Thursday, February 22, 2007

Everybody's Doin' It

Dear Indigna,

We all know that abstinence-only sex education is the best way to go, but I am struggling with a new study in Public Health Reports that suggests that everyone except me is having sex. I just don't understand this. Is it true? How can the best minds of our generation be pouring millions of dollars into an education program that does not seem to be working? Can't we do something to make people stop having sex?

Cherry Flower
Las Vegas, NV

Dear Cherry,

No, it is not true that "everyone else is doing it." Only the good-looking people are doing it. (And the unfortunate-looking who have settled for the looks-challenged. And ordinary people who happen to find someone who has similar unusual kinky perversions.

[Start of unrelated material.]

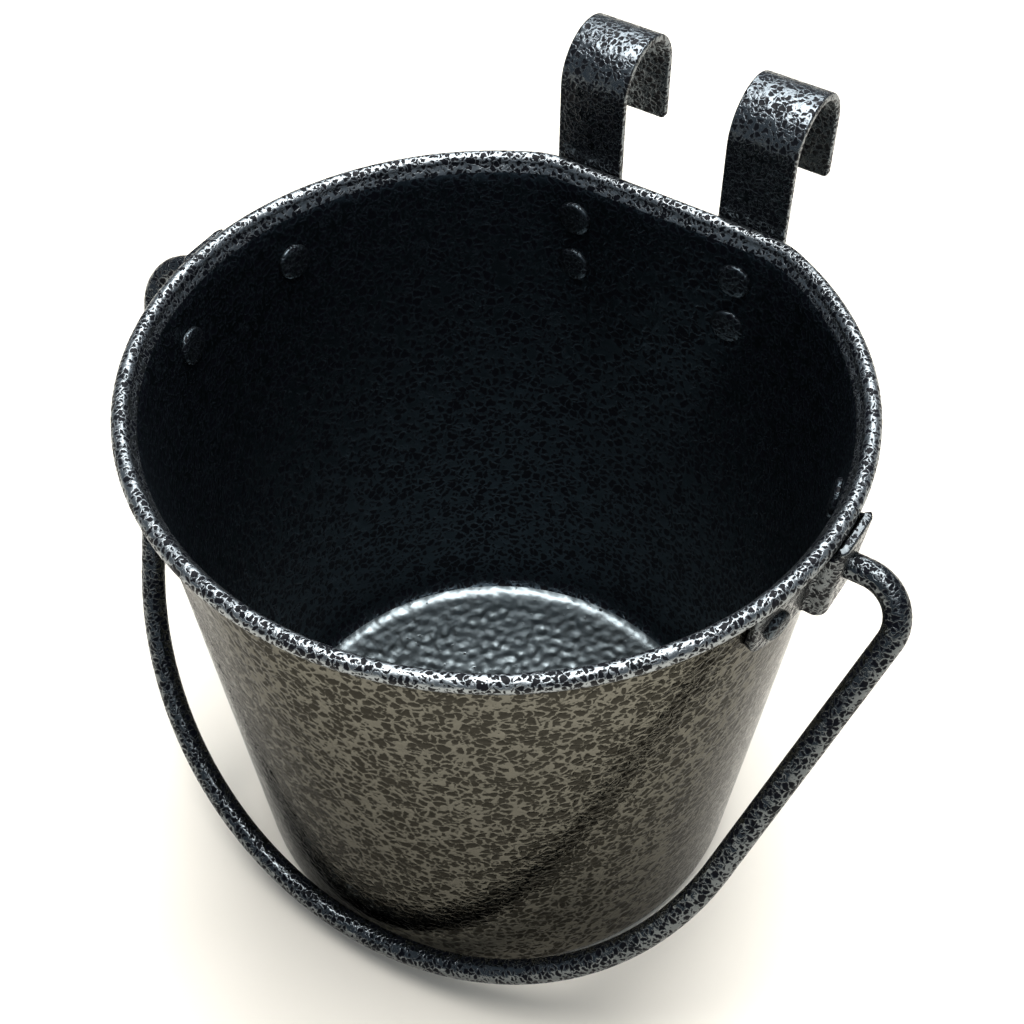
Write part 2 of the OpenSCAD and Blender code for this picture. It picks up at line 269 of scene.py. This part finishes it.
def bucket_shell(materials):
    """Shell of one sheet. The materials are those of its outside, its rim, its inside and its floor."""
    wall_end = WALL_TOP_Z - WALL_END_DROP
    lead_z = RIM_Z - LEAD_DROP
    outer_corner = corner_rings(BASE_CORNER_R, 0, 0)
    inner_corner = corner_rings(BASE_CORNER_R - SHEET_T, SHEET_T, SHEET_T)
    flat_r = np.linalg.norm(outer_corner[0][0][:2])
    floor_r = np.linalg.norm(inner_corner[0][0][:2])
    outer_heights = np.linspace(BASE_CORNER_R, wall_end, WALL_RINGS)[1:]
    inner_heights = np.linspace(wall_end, BASE_CORNER_R + SHEET_T, WALL_RINGS)[:-1]
    outside = [polar_ring(radius, 0) for radius in np.linspace(HUB_R, flat_r, BASE_RINGS)[:-1]]
    outside += outer_corner
    outside += [wall_ring(z, 0) for z in outer_heights]
    outside.append(rim_ring(WALL_OFF + LEAD_OUT, lead_z))
    # The rim zone takes the brighter copy of the paint, and its last faces run down inside to the first
    # inside ring as a painted lit band under the bead.
    rim = rolled_rim() + [rim_ring(-BEAD_R - CURL_END_IN, RIM_Z - CURL_END_DROP)]
    inside = [rim_ring(WALL_OFF - LEAD_IN, lead_z)]
    inside += [wall_ring(z, SHEET_T) for z in inner_heights]
    # The corner's lower rings take the floor's brighter copy and its upper rings the inner wall's darker
    # copy: painted light on the corner's ring, painted shade above it.
    inside += inner_corner[FLOOR_CORNER_RINGS:][::-1]
    floor = inner_corner[:FLOOR_CORNER_RINGS][::-1]
    for radius in np.linspace(floor_r, HUB_R, FLOOR_RINGS)[1:]:
        floor.append(polar_ring(radius, SHEET_T + floor_lumps(radius, floor_r)))
    zones = (outside, rim, inside, floor)
    mesh = loft("bucket_shell", sum(zones, []))
    zone_of_ring = np.repeat(range(len(zones)), [len(rings) for rings in zones])
    zone_of_face = np.append(np.repeat(zone_of_ring[:-1], PLAN_STEPS), (0, len(zones) - 1))
    mesh.polygons.foreach_set("material_index", zone_of_face)
    piece = add_piece(mesh, "bucket", "pail_body", materials[0])
    for material in materials[1:]:
        piece.data.materials.append(material)
    return piece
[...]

And--well, okay, everybody except you.) The important point here is that the government is on the side of Right by teaching abstinence only, and those who choose to ignore that advice are doomed to wallow in a hellish existence of hot, sweaty, orgiastic fantasy and intense orgasmic pleasure night after night . . . after night . . . while . . . where was I going with this again?

But the point to keep in mind is this: while you are achieving top grades in all subjects, keeping an immaculate apartment and excelling at work, those other whores are staying up all night studying nothing but anatomy and making huge messes that will probably make them late for work. You obviously win.